Written instruction | Print the whole listing exactly.

Data shown |

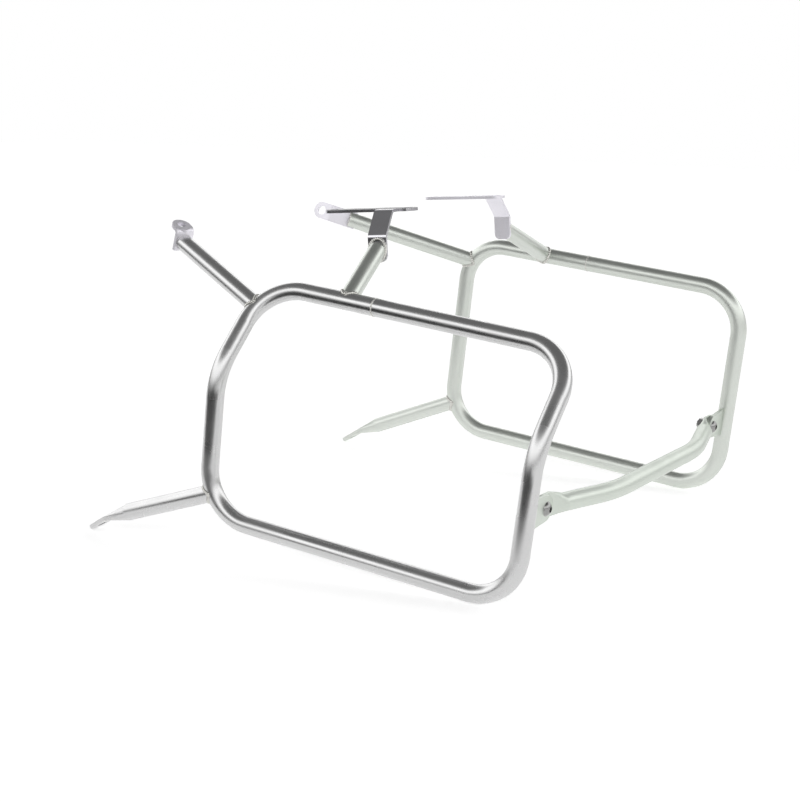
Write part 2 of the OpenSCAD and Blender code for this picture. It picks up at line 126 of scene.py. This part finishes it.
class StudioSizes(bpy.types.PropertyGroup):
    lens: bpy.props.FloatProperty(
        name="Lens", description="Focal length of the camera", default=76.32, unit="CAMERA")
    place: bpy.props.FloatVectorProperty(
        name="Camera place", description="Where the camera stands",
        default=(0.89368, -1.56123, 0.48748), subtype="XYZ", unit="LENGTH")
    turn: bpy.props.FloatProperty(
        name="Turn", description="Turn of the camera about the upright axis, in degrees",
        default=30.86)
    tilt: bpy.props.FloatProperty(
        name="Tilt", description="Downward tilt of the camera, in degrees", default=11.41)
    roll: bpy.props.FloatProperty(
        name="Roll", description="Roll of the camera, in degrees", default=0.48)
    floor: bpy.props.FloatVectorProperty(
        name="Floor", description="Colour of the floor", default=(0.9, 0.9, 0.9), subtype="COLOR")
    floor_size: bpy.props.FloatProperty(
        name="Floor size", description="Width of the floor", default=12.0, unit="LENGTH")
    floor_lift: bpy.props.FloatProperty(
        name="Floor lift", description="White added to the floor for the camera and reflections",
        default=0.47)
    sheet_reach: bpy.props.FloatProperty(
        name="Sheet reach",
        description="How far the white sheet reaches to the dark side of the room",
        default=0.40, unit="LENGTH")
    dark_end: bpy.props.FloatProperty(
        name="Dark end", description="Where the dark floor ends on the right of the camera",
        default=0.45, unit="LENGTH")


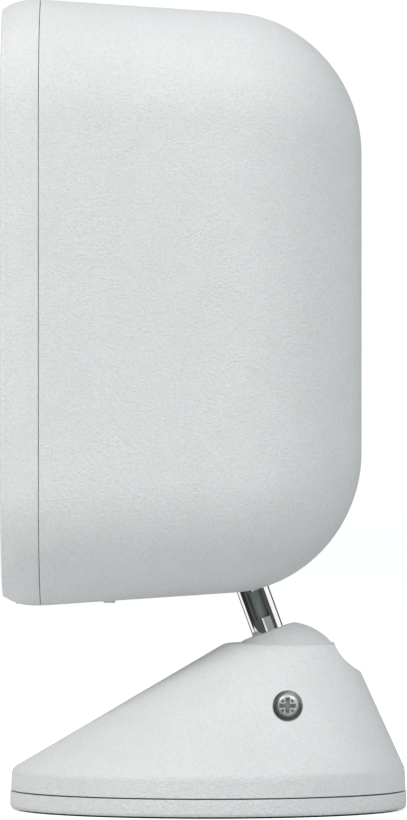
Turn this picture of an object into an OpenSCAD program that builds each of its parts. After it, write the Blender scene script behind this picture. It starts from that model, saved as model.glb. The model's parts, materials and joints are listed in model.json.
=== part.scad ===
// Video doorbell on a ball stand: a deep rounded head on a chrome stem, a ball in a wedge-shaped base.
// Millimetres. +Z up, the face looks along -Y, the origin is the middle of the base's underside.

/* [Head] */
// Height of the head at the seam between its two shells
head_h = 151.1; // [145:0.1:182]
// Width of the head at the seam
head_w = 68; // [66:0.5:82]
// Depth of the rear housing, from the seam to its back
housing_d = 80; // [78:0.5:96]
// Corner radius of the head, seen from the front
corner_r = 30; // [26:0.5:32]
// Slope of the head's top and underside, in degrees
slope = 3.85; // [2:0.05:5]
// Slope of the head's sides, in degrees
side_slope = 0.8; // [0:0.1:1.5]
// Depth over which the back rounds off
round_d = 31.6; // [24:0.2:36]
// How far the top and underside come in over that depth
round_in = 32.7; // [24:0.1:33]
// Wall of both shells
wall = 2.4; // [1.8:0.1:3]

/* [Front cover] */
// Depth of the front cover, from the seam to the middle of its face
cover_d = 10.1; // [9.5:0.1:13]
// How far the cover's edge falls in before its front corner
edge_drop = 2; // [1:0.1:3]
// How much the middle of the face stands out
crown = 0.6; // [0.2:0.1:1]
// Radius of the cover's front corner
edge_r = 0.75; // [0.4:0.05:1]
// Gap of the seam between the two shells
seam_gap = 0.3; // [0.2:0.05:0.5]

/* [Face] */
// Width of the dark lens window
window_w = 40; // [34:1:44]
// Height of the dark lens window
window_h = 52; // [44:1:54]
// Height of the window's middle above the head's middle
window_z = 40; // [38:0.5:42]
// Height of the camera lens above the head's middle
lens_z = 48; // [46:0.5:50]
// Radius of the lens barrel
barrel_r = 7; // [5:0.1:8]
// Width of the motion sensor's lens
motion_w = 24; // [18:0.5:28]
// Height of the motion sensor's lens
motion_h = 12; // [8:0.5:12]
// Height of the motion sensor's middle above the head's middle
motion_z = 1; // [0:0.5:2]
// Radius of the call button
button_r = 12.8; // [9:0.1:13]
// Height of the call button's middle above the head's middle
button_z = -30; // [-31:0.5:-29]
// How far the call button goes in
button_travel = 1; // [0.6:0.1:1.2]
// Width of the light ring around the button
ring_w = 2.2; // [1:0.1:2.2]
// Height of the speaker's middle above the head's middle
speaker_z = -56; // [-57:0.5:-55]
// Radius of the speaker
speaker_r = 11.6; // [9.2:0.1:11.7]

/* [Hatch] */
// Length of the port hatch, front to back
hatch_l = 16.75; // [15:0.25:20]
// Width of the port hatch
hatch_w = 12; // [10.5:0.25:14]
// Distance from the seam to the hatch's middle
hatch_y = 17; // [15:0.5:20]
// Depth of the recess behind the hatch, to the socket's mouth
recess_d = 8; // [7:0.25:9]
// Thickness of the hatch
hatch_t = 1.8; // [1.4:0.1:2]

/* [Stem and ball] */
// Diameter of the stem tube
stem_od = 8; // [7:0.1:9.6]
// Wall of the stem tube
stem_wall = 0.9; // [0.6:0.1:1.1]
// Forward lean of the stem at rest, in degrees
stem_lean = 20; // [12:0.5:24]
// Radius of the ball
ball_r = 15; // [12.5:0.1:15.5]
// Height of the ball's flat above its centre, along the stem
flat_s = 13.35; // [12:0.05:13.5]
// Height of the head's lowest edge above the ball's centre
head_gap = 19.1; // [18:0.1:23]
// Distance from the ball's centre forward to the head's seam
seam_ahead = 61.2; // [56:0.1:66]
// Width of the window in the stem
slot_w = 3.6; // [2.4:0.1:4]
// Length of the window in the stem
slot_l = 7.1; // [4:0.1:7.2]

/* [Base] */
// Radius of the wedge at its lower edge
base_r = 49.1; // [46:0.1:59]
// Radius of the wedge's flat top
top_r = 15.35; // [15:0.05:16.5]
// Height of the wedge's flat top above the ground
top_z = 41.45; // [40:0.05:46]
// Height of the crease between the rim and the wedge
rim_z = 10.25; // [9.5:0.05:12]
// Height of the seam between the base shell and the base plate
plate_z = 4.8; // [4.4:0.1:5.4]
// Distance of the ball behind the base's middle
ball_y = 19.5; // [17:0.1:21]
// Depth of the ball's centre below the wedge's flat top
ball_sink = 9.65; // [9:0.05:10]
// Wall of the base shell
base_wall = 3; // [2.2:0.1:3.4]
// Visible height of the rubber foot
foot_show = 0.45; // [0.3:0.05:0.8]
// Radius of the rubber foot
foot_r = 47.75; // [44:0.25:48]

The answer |
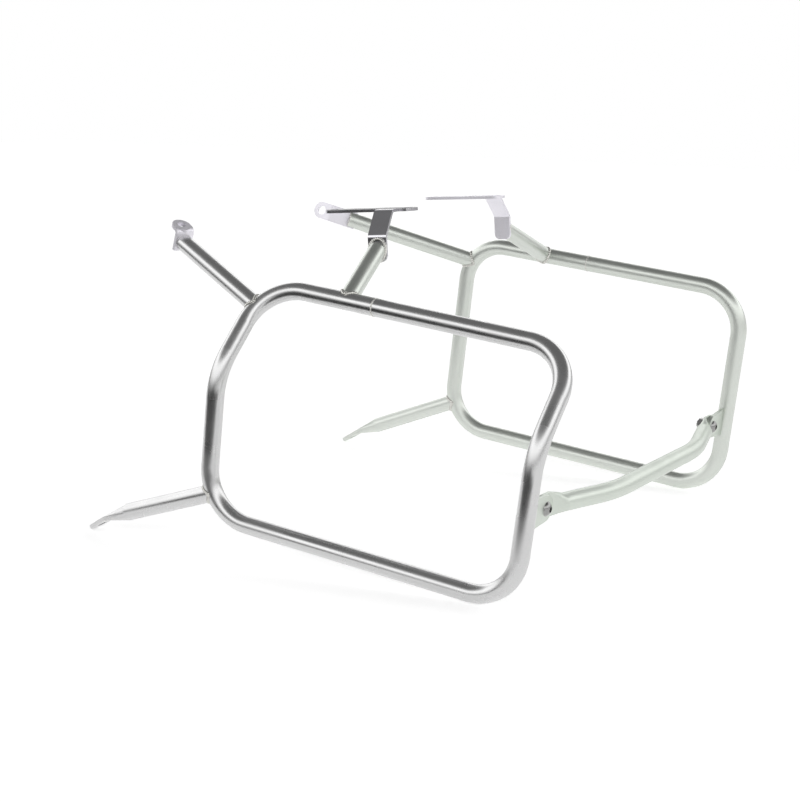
Write part 2 of the OpenSCAD and Blender code for this picture. It picks up at line 126 of scene.py. This part finishes it.
class StudioSizes(bpy.types.PropertyGroup):
    lens: bpy.props.FloatProperty(
        name="Lens", description="Focal length of the camera", default=76.32, unit="CAMERA")
    place: bpy.props.FloatVectorProperty(
        name="Camera place", description="Where the camera stands",
        default=(0.89368, -1.56123, 0.48748), subtype="XYZ", unit="LENGTH")
    turn: bpy.props.FloatProperty(
        name="Turn", description="Turn of the camera about the upright axis, in degrees",
        default=30.86)
    tilt: bpy.props.FloatProperty(
        name="Tilt", description="Downward tilt of the camera, in degrees", default=11.41)
    roll: bpy.props.FloatProperty(
        name="Roll", description="Roll of the camera, in degrees", default=0.48)
    floor: bpy.props.FloatVectorProperty(
        name="Floor", description="Colour of the floor", default=(0.9, 0.9, 0.9), subtype="COLOR")
    floor_size: bpy.props.FloatProperty(
        name="Floor size", description="Width of the floor", default=12.0, unit="LENGTH")
    floor_lift: bpy.props.FloatProperty(
        name="Floor lift", description="White added to the floor for the camera and reflections",
        default=0.47)
    sheet_reach: bpy.props.FloatProperty(
        name="Sheet reach",
        description="How far the white sheet reaches to the dark side of the room",
        default=0.40, unit="LENGTH")
    dark_end: bpy.props.FloatProperty(
        name="Dark end", description="Where the dark floor ends on the right of the camera",
        default=0.45, unit="LENGTH")


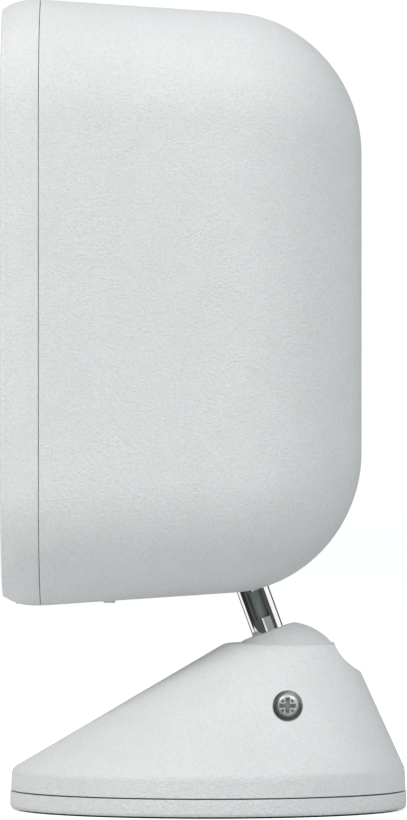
Turn this picture of an object into an OpenSCAD program that builds each of its parts. After it, write the Blender scene script behind this picture. It starts from that model, saved as model.glb. The model's parts, materials and joints are listed in model.json.
=== part.scad ===
// Video doorbell on a ball stand: a deep rounded head on a chrome stem, a ball in a wedge-shaped base.
// Millimetres. +Z up, the face looks along -Y, the origin is the middle of the base's underside.

/* [Head] */
// Height of the head at the seam between its two shells
head_h = 151.1; // [145:0.1:182]
// Width of the head at the seam
head_w = 68; // [66:0.5:82]
// Depth of the rear housing, from the seam to its back
housing_d = 80; // [78:0.5:96]
// Corner radius of the head, seen from the front
corner_r = 30; // [26:0.5:32]
// Slope of the head's top and underside, in degrees
slope = 3.85; // [2:0.05:5]
// Slope of the head's sides, in degrees
side_slope = 0.8; // [0:0.1:1.5]
// Depth over which the back rounds off
round_d = 31.6; // [24:0.2:36]
// How far the top and underside come in over that depth
round_in = 32.7; // [24:0.1:33]
// Wall of both shells
wall = 2.4; // [1.8:0.1:3]

/* [Front cover] */
// Depth of the front cover, from the seam to the middle of its face
cover_d = 10.1; // [9.5:0.1:13]
// How far the cover's edge falls in before its front corner
edge_drop = 2; // [1:0.1:3]
// How much the middle of the face stands out
crown = 0.6; // [0.2:0.1:1]
// Radius of the cover's front corner
edge_r = 0.75; // [0.4:0.05:1]
// Gap of the seam between the two shells
seam_gap = 0.3; // [0.2:0.05:0.5]

/* [Face] */
// Width of the dark lens window
window_w = 40; // [34:1:44]
// Height of the dark lens window
window_h = 52; // [44:1:54]
// Height of the window's middle above the head's middle
window_z = 40; // [38:0.5:42]
// Height of the camera lens above the head's middle
lens_z = 48; // [46:0.5:50]
// Radius of the lens barrel
barrel_r = 7; // [5:0.1:8]
// Width of the motion sensor's lens
motion_w = 24; // [18:0.5:28]
// Height of the motion sensor's lens
motion_h = 12; // [8:0.5:12]
// Height of the motion sensor's middle above the head's middle
motion_z = 1; // [0:0.5:2]
// Radius of the call button
button_r = 12.8; // [9:0.1:13]
// Height of the call button's middle above the head's middle
button_z = -30; // [-31:0.5:-29]
// How far the call button goes in
button_travel = 1; // [0.6:0.1:1.2]
// Width of the light ring around the button
ring_w = 2.2; // [1:0.1:2.2]
// Height of the speaker's middle above the head's middle
speaker_z = -56; // [-57:0.5:-55]
// Radius of the speaker
speaker_r = 11.6; // [9.2:0.1:11.7]

/* [Hatch] */
// Length of the port hatch, front to back
hatch_l = 16.75; // [15:0.25:20]
// Width of the port hatch
hatch_w = 12; // [10.5:0.25:14]
// Distance from the seam to the hatch's middle
hatch_y = 17; // [15:0.5:20]
// Depth of the recess behind the hatch, to the socket's mouth
recess_d = 8; // [7:0.25:9]
// Thickness of the hatch
hatch_t = 1.8; // [1.4:0.1:2]

/* [Stem and ball] */
// Diameter of the stem tube
stem_od = 8; // [7:0.1:9.6]
// Wall of the stem tube
stem_wall = 0.9; // [0.6:0.1:1.1]
// Forward lean of the stem at rest, in degrees
stem_lean = 20; // [12:0.5:24]
// Radius of the ball
ball_r = 15; // [12.5:0.1:15.5]
// Height of the ball's flat above its centre, along the stem
flat_s = 13.35; // [12:0.05:13.5]
// Height of the head's lowest edge above the ball's centre
head_gap = 19.1; // [18:0.1:23]
// Distance from the ball's centre forward to the head's seam
seam_ahead = 61.2; // [56:0.1:66]
// Width of the window in the stem
slot_w = 3.6; // [2.4:0.1:4]
// Length of the window in the stem
slot_l = 7.1; // [4:0.1:7.2]

/* [Base] */
// Radius of the wedge at its lower edge
base_r = 49.1; // [46:0.1:59]
// Radius of the wedge's flat top
top_r = 15.35; // [15:0.05:16.5]
// Height of the wedge's flat top above the ground
top_z = 41.45; // [40:0.05:46]
// Height of the crease between the rim and the wedge
rim_z = 10.25; // [9.5:0.05:12]
// Height of the seam between the base shell and the base plate
plate_z = 4.8; // [4.4:0.1:5.4]
// Distance of the ball behind the base's middle
ball_y = 19.5; // [17:0.1:21]
// Depth of the ball's centre below the wedge's flat top
ball_sink = 9.65; // [9:0.05:10]
// Wall of the base shell
base_wall = 3; // [2.2:0.1:3.4]
// Visible height of the rubber foot
foot_show = 0.45; // [0.3:0.05:0.8]
// Radius of the rubber foot
foot_r = 47.75; // [44:0.25:48]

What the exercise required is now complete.